• _TO BE DONE_: From the entries below, copy exactly the lines from the one that contains "The OpenSCAD and" through the one that contains "fresh lemon, sliced", both included, and only those.
>> Begin SUPPLIED INFORMATION
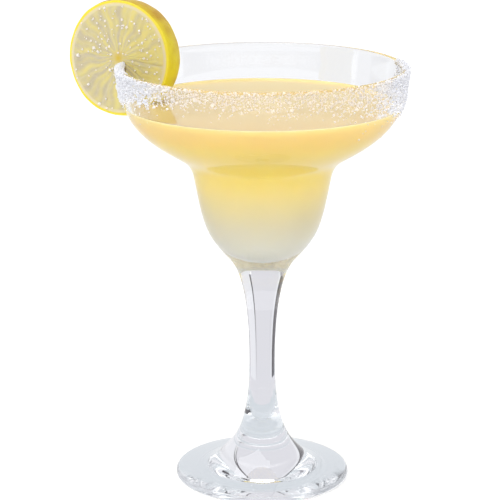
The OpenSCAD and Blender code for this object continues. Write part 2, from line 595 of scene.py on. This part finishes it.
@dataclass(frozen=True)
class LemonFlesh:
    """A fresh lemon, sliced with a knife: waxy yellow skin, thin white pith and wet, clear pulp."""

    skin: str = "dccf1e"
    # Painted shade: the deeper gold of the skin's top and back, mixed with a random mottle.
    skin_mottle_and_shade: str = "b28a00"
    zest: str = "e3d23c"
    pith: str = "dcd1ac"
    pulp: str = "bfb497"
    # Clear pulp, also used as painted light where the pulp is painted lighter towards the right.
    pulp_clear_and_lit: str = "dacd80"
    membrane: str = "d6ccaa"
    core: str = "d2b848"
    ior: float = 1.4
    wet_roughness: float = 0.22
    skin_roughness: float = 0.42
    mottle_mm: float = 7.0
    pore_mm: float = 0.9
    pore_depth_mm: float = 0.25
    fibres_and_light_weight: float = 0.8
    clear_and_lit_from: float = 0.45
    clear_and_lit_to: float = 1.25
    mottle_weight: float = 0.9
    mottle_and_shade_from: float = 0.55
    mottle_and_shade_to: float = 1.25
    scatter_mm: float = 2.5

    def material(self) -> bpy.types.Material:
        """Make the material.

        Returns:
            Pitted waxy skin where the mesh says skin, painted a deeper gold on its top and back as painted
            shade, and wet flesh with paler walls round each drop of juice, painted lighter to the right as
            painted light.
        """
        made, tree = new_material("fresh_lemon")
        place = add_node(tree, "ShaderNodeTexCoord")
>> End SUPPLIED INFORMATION
>> Begin SUPPLIED INFORMATION
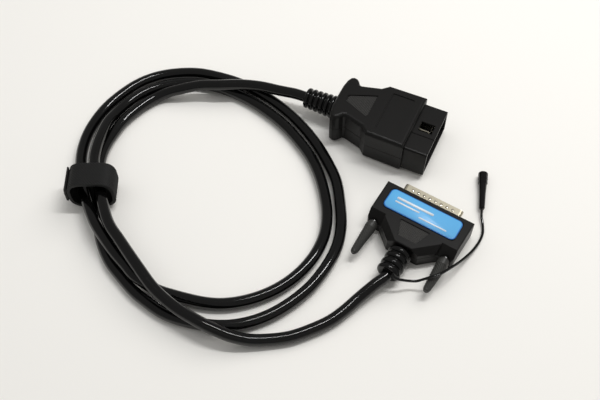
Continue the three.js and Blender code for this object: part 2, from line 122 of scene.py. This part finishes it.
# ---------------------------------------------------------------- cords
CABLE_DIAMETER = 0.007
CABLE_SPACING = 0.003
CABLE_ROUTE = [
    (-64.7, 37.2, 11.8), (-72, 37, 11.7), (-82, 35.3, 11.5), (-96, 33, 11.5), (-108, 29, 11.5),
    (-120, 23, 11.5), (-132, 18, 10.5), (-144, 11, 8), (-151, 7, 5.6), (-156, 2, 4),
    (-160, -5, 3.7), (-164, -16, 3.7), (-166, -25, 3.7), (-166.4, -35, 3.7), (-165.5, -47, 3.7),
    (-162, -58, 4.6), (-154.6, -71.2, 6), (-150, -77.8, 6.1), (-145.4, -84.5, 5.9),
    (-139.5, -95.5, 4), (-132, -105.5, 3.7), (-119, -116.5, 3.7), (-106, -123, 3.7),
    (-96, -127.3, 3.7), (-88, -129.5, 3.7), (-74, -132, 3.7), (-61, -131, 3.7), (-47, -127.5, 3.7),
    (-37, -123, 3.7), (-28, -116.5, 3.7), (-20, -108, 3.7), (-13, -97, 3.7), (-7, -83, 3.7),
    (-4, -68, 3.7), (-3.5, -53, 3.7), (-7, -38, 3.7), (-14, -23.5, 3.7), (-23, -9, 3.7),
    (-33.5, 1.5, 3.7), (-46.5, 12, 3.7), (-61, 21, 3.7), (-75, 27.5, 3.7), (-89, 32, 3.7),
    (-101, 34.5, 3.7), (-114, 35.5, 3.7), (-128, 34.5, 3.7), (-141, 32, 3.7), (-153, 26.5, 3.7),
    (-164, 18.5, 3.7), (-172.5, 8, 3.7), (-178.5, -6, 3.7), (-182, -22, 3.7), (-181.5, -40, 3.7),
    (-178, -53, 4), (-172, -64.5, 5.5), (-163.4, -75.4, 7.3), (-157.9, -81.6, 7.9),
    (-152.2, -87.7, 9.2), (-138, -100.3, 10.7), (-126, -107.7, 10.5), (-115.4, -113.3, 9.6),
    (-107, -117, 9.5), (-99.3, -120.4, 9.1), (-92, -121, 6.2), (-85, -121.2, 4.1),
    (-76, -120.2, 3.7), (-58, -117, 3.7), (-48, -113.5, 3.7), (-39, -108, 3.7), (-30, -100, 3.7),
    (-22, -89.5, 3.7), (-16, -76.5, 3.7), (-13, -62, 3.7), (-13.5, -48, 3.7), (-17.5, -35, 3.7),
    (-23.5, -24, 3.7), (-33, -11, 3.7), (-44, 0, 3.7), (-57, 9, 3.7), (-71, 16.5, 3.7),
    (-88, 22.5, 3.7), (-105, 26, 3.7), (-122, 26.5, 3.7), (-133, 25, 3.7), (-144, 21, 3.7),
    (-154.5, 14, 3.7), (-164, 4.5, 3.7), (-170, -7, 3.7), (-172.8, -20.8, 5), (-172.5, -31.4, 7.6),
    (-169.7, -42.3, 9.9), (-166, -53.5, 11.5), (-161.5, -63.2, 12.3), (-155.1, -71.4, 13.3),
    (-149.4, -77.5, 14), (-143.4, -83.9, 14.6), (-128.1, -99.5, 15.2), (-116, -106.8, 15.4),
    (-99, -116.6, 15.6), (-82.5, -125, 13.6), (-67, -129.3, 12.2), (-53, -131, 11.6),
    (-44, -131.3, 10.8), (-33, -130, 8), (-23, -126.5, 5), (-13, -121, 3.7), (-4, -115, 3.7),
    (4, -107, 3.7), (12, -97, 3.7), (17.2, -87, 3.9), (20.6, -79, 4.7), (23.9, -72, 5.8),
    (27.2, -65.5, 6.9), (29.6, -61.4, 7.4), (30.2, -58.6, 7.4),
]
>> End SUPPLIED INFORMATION
>> Begin SUPPLIED INFORMATION
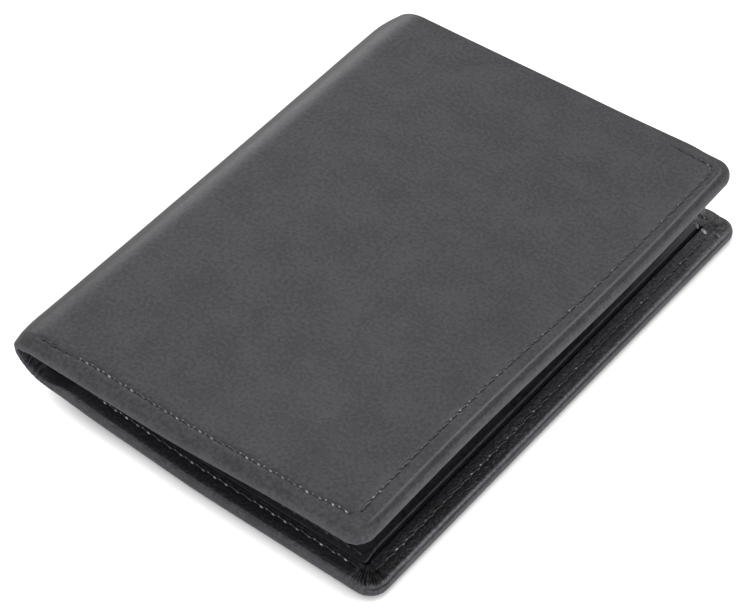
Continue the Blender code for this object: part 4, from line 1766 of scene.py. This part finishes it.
>> End SUPPLIED INFORMATION
• _ANSWER BELOW_:
The OpenSCAD and Blender code for this object continues. Write part 2, from line 595 of scene.py on. This part finishes it.
@dataclass(frozen=True)
class LemonFlesh:
    """A fresh lemon, sliced with a knife: waxy yellow skin, thin white pith and wet, clear pulp."""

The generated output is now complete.